* Begin GIVEN DATA *

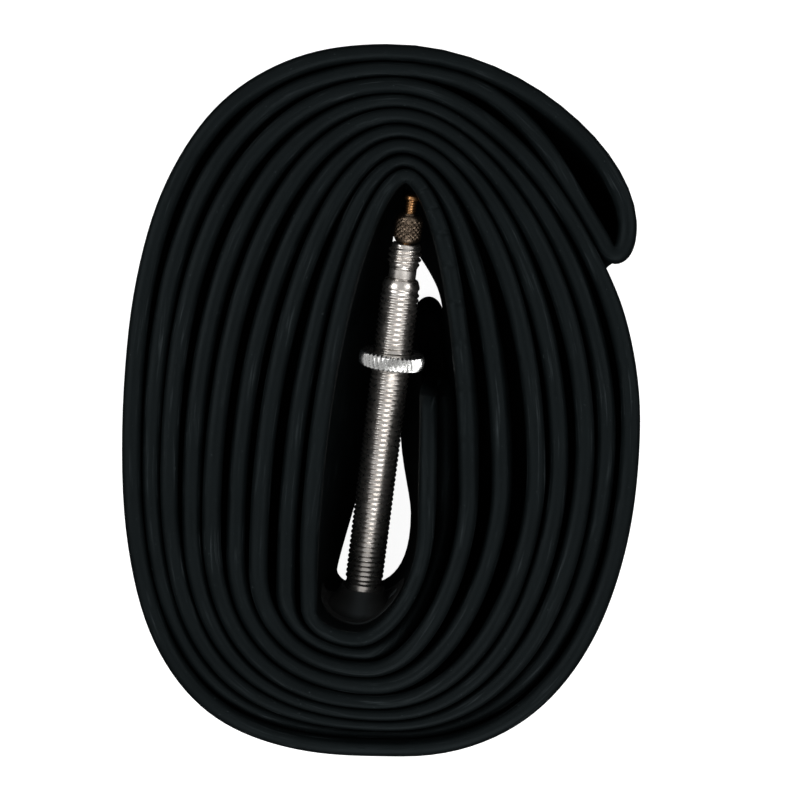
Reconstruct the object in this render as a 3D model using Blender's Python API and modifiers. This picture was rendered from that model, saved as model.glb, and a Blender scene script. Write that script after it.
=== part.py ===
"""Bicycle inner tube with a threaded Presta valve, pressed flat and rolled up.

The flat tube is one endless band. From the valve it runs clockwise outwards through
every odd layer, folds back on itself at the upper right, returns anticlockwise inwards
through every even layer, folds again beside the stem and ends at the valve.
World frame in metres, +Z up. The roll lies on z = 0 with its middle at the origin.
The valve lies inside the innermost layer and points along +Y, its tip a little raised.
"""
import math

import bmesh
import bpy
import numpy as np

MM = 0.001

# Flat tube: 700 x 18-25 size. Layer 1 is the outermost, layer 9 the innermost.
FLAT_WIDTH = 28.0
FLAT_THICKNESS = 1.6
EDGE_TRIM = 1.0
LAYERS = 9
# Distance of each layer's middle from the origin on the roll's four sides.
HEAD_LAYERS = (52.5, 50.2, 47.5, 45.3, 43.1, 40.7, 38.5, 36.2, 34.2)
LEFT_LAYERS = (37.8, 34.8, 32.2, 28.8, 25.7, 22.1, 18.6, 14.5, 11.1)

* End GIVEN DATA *
* Begin GIVEN DATA *

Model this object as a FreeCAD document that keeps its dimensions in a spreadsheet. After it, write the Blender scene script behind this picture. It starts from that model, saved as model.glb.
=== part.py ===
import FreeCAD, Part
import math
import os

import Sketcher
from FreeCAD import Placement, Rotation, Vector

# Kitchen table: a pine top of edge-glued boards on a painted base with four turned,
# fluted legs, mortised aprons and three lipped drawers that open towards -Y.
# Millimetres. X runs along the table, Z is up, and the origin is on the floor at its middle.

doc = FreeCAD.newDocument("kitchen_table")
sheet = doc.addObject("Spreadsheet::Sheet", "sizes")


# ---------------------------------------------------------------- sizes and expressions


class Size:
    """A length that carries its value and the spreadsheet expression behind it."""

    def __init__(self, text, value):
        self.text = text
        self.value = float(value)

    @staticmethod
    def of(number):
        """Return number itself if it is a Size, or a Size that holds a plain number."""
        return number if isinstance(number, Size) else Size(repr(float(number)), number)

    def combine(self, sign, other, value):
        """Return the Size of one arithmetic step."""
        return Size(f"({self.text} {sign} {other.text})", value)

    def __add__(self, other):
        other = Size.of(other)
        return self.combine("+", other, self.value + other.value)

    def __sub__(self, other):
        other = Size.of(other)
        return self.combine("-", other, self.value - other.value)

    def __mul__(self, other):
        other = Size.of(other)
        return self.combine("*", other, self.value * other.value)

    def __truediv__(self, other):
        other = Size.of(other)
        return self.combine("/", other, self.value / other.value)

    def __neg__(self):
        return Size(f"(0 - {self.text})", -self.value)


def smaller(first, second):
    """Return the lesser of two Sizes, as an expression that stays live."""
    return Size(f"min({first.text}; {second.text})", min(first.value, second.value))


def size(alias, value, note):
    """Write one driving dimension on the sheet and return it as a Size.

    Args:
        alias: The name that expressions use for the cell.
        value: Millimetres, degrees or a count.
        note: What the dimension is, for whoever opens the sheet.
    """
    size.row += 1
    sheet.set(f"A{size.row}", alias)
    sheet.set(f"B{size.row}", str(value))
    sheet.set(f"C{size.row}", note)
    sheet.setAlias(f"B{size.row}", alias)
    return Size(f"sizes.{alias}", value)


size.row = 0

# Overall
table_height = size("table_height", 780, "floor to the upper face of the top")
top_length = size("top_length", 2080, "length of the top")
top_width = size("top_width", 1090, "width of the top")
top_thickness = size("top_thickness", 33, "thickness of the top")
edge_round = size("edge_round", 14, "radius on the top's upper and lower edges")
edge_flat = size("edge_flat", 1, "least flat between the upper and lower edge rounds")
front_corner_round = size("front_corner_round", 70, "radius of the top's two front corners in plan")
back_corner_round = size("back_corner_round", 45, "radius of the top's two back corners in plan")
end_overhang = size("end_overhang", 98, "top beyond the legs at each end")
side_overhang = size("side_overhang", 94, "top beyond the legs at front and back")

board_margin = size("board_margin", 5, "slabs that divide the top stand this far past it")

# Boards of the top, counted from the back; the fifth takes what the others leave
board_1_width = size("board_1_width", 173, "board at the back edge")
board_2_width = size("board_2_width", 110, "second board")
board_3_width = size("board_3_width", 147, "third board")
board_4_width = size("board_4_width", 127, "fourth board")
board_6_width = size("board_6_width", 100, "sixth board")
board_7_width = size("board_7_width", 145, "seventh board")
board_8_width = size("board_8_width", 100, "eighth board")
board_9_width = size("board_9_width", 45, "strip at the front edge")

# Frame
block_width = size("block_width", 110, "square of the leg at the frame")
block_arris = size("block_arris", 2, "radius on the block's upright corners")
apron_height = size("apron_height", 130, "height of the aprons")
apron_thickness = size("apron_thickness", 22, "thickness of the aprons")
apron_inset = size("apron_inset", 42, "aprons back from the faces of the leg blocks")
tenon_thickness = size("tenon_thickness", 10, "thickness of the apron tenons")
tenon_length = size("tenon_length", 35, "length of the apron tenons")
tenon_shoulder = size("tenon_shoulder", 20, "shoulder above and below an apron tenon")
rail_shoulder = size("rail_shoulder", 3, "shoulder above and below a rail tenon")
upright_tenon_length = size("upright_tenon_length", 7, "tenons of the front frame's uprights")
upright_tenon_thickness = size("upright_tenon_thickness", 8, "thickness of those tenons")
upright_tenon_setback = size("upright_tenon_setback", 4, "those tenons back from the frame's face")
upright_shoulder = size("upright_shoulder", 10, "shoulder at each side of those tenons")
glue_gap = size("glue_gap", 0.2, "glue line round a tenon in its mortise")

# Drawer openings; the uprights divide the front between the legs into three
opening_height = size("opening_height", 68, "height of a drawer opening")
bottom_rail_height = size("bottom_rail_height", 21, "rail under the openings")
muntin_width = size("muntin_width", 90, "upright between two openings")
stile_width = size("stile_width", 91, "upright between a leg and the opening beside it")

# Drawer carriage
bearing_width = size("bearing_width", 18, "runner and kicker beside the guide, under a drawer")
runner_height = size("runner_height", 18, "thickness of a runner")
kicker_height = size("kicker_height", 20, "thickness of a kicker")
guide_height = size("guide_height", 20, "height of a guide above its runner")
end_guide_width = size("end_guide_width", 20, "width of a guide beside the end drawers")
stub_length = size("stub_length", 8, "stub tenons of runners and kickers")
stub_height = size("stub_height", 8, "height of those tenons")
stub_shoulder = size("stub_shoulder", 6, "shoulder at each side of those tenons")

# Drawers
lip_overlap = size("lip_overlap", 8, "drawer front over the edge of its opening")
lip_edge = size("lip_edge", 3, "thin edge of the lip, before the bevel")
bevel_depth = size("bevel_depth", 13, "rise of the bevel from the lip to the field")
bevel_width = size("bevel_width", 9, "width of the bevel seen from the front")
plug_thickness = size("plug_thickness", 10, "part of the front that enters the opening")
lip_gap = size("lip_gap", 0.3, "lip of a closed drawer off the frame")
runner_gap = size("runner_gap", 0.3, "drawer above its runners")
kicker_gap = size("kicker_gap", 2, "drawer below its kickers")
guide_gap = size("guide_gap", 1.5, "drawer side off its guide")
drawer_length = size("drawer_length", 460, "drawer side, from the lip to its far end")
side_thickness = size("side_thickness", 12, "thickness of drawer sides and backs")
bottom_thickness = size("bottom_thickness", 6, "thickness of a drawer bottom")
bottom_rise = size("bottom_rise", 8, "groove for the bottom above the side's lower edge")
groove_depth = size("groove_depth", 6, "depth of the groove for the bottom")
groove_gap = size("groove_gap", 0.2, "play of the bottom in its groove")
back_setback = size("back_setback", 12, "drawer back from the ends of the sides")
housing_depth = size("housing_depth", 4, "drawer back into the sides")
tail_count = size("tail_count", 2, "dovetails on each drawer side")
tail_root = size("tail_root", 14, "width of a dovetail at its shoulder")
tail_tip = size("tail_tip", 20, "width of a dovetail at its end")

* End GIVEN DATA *

--- TO DO ---
Print only the run of lines that begins with the line containing "Reconstruct the object" and ends with the line containing "and rolled up.", both included, exactly as they read.

--- FINAL ANSWER ---
Reconstruct the object in this render as a 3D model using Blender's Python API and modifiers. This picture was rendered from that model, saved as model.glb, and a Blender scene script. Write that script after it.
=== part.py ===
"""Bicycle inner tube with a threaded Presta valve, pressed flat and rolled up.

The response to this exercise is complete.